» **What you need to do**
Write out exactly the lines of the entries below from the one holding "board_posts[0][1], board_y, screw_head, screw_radius, 7);" to the one holding "obj.matrix_parent_inverse = Matrix.Identity(4)", inclusive, and leave out all other lines.

» **Dataset content**
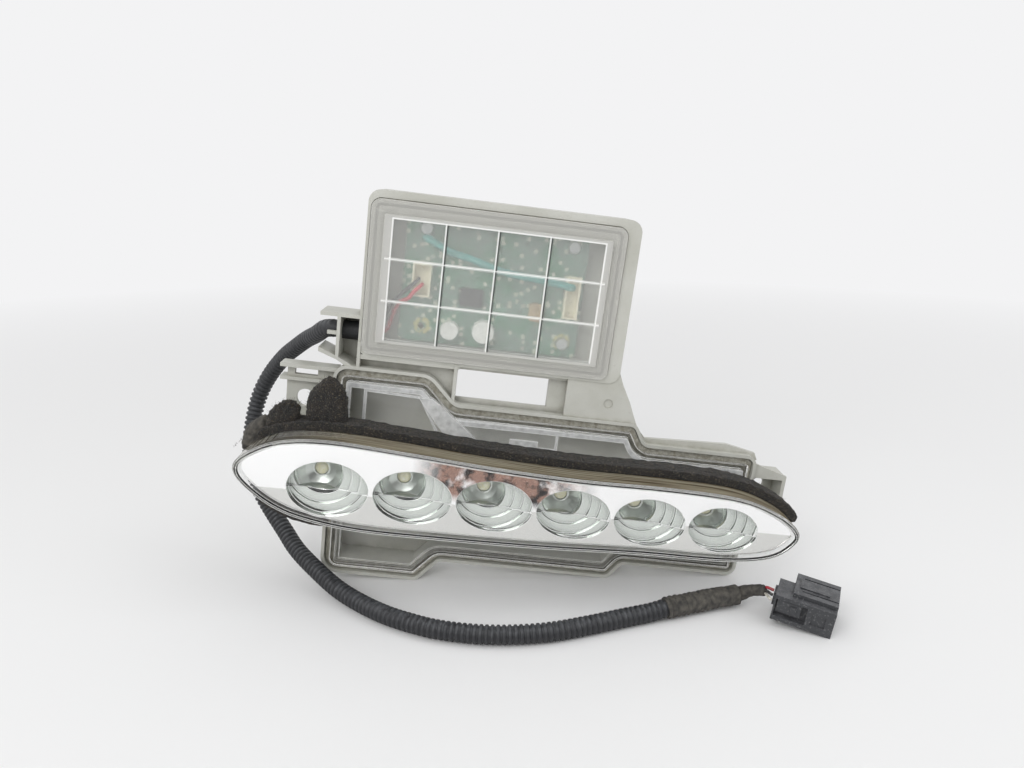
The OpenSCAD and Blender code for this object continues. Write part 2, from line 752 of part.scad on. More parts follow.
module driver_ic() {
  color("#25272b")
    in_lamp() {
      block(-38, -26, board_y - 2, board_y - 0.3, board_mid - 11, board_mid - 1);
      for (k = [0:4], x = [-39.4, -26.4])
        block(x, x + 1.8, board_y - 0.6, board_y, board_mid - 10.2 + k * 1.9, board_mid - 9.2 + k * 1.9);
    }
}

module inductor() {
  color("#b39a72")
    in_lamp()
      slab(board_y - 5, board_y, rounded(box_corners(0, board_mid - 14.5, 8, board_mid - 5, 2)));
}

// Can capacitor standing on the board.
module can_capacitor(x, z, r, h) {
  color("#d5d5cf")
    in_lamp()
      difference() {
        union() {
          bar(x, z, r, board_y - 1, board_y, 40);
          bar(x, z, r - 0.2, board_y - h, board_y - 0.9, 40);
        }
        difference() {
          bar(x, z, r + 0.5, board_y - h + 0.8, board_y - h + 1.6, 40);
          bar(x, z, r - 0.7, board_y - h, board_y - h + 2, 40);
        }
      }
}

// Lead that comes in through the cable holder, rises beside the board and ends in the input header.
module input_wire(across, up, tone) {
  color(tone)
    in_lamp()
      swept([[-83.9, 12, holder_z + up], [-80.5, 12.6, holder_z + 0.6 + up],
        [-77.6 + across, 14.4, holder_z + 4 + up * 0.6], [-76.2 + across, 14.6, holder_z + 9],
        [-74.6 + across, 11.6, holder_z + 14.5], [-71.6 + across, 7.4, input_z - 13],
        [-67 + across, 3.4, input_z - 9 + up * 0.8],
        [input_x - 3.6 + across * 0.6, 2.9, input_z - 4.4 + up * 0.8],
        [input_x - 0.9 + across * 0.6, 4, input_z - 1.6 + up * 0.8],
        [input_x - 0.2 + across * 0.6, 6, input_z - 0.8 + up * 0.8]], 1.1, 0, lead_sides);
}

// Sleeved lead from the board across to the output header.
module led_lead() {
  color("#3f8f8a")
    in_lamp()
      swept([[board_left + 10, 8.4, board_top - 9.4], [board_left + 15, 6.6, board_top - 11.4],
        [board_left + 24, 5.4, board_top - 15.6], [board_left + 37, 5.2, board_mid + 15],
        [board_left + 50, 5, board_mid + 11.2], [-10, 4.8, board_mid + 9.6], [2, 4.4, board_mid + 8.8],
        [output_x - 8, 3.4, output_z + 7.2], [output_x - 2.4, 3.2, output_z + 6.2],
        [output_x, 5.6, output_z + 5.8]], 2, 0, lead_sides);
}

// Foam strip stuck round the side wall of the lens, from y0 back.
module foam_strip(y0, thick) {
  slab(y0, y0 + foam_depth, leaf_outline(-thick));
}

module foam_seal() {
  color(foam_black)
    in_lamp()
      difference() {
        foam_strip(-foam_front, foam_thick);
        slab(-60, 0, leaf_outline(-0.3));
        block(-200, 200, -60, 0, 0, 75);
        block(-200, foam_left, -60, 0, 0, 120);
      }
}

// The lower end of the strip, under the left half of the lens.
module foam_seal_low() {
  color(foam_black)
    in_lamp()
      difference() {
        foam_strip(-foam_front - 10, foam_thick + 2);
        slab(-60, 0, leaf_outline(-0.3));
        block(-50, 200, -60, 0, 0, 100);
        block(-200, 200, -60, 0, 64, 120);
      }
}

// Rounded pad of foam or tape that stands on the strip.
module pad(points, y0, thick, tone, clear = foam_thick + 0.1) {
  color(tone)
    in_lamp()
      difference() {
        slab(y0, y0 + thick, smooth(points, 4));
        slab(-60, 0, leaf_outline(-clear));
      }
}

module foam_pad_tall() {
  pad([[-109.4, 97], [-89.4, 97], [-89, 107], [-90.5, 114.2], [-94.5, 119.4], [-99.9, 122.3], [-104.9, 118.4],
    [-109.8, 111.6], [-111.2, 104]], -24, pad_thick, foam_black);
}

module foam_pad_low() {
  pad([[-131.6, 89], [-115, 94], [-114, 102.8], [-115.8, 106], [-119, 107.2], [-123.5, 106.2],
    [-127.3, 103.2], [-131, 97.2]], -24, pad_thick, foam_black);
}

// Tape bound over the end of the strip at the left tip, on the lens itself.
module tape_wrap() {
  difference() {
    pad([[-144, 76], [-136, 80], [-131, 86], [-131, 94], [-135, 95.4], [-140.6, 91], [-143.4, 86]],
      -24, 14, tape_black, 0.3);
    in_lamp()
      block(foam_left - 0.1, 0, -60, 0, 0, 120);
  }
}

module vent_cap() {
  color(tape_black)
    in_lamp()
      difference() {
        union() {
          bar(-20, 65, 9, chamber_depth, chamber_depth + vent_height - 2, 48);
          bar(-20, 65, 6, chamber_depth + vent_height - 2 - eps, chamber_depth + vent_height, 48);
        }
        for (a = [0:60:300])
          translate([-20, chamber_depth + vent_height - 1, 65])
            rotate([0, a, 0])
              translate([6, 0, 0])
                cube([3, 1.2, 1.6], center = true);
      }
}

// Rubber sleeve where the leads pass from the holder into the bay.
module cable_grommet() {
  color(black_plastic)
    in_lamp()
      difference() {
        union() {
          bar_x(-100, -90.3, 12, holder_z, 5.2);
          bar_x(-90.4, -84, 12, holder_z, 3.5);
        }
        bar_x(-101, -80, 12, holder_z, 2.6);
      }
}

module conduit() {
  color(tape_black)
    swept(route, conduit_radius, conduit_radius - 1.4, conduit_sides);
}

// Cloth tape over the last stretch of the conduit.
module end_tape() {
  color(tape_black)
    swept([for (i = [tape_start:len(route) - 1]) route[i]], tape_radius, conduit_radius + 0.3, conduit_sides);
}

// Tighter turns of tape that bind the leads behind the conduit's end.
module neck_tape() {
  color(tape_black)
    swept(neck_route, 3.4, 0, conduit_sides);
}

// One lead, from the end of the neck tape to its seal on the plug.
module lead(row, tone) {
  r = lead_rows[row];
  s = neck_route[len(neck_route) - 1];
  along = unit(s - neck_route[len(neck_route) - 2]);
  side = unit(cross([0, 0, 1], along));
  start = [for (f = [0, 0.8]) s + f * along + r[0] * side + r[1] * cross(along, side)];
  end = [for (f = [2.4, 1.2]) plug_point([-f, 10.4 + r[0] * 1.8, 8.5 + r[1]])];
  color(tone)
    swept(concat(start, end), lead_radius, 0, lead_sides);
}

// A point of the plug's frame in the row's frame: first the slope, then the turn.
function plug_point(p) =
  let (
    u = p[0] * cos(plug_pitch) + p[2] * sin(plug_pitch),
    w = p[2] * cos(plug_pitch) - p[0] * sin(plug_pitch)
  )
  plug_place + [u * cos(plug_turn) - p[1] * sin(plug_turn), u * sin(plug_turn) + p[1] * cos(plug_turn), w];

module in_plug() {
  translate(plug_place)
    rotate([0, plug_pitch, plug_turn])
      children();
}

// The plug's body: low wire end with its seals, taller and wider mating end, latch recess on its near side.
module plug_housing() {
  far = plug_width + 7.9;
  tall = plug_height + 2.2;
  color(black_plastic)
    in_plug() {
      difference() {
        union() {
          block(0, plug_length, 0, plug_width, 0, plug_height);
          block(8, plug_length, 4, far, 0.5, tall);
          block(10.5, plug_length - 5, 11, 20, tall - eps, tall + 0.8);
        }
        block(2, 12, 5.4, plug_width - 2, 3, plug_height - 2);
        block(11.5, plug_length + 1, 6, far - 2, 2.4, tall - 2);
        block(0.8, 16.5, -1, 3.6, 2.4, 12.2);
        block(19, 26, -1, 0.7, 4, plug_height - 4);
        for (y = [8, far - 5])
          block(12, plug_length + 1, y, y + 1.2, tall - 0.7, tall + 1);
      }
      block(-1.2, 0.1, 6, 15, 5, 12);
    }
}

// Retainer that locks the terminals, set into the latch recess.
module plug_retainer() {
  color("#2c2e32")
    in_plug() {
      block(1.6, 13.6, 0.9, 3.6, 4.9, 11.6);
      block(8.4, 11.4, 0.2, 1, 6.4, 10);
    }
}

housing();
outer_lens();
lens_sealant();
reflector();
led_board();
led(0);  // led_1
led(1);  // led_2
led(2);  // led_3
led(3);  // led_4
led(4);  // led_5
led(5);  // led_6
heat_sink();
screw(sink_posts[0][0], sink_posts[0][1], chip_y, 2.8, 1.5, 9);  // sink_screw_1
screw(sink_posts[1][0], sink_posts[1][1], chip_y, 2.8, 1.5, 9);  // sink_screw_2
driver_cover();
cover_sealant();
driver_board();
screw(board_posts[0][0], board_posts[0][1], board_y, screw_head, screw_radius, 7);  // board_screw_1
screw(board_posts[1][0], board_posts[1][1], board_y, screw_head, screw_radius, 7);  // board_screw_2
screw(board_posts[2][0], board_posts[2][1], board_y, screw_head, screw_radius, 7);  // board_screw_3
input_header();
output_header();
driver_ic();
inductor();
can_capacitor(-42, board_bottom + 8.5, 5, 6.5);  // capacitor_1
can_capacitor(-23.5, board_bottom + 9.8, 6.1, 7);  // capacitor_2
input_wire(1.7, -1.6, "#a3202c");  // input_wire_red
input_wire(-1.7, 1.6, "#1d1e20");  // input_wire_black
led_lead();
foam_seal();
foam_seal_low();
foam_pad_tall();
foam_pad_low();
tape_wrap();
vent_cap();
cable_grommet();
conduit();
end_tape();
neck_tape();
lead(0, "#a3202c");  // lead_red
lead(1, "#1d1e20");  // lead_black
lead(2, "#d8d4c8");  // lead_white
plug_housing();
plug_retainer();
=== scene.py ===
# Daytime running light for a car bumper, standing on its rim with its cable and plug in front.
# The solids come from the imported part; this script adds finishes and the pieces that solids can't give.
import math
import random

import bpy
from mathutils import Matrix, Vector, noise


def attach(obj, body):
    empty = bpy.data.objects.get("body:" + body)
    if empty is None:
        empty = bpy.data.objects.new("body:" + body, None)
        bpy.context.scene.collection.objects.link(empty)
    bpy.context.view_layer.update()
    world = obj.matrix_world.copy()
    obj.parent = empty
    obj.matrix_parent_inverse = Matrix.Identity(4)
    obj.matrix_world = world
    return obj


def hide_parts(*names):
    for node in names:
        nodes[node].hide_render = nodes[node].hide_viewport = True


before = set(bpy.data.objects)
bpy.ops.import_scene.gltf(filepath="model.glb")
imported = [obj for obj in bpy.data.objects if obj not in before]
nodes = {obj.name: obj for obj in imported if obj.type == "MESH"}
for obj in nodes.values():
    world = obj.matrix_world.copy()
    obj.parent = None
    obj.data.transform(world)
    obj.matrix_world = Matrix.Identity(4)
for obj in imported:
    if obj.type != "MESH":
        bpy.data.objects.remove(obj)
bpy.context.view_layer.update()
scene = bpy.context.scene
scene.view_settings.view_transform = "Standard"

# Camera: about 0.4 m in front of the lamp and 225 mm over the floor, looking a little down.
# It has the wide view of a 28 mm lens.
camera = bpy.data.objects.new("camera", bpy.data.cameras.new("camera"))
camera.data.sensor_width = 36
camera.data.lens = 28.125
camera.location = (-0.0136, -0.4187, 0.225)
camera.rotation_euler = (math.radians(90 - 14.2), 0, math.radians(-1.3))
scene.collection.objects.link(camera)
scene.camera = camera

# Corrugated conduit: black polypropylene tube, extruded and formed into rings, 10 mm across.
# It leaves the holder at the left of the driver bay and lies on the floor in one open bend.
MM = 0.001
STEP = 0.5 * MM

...

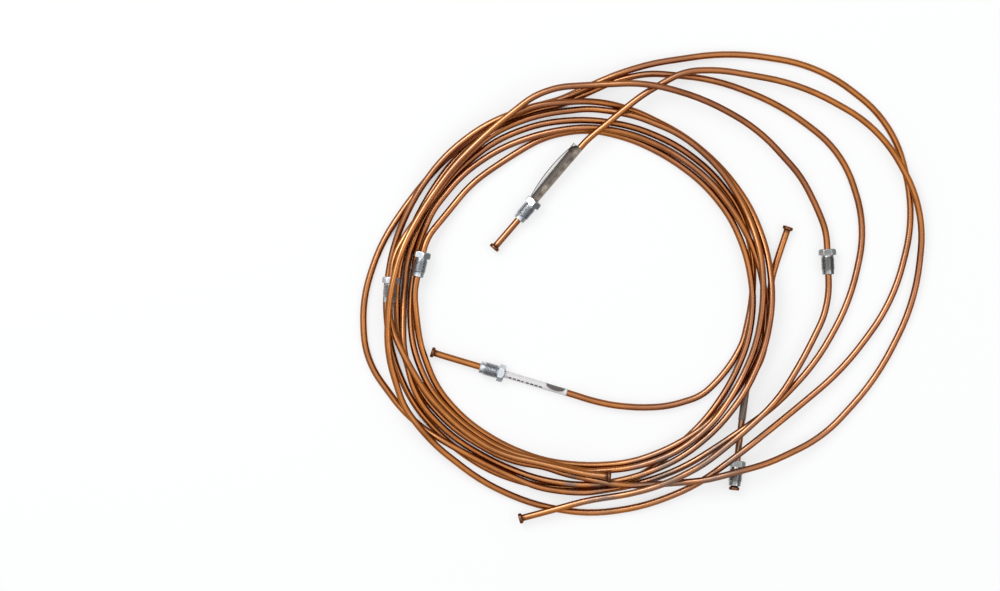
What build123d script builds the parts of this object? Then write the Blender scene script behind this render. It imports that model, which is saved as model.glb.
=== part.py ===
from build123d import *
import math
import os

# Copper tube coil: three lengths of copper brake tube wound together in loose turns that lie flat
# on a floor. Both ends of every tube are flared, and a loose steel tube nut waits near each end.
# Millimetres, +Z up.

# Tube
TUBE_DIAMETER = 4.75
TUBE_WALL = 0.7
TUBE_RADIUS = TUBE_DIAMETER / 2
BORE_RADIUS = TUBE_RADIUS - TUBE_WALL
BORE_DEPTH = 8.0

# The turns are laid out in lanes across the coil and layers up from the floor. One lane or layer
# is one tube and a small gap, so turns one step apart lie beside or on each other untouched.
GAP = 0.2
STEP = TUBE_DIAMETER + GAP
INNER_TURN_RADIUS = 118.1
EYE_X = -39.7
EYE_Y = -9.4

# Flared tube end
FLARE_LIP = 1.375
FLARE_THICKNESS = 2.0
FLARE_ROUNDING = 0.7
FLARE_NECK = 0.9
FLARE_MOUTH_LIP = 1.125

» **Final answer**
screw(board_posts[0][0], board_posts[0][1], board_y, screw_head, screw_radius, 7);  // board_screw_1
screw(board_posts[1][0], board_posts[1][1], board_y, screw_head, screw_radius, 7);  // board_screw_2
screw(board_posts[2][0], board_posts[2][1], board_y, screw_head, screw_radius, 7);  // board_screw_3
input_header();
output_header();
driver_ic();
inductor();
can_capacitor(-42, board_bottom + 8.5, 5, 6.5);  // capacitor_1
can_capacitor(-23.5, board_bottom + 9.8, 6.1, 7);  // capacitor_2
input_wire(1.7, -1.6, "#a3202c");  // input_wire_red
input_wire(-1.7, 1.6, "#1d1e20");  // input_wire_black
led_lead();
foam_seal();
foam_seal_low();
foam_pad_tall();
foam_pad_low();
tape_wrap();
vent_cap();
cable_grommet();
conduit();
end_tape();
neck_tape();
lead(0, "#a3202c");  // lead_red
lead(1, "#1d1e20");  // lead_black
lead(2, "#d8d4c8");  // lead_white
plug_housing();
plug_retainer();
=== scene.py ===
# Daytime running light for a car bumper, standing on its rim with its cable and plug in front.
# The solids come from the imported part; this script adds finishes and the pieces that solids can't give.
import math
import random

import bpy
from mathutils import Matrix, Vector, noise


def attach(obj, body):
    empty = bpy.data.objects.get("body:" + body)
    if empty is None:
        empty = bpy.data.objects.new("body:" + body, None)
        bpy.context.scene.collection.objects.link(empty)
    bpy.context.view_layer.update()
    world = obj.matrix_world.copy()
    obj.parent = empty
    obj.matrix_parent_inverse = Matrix.Identity(4)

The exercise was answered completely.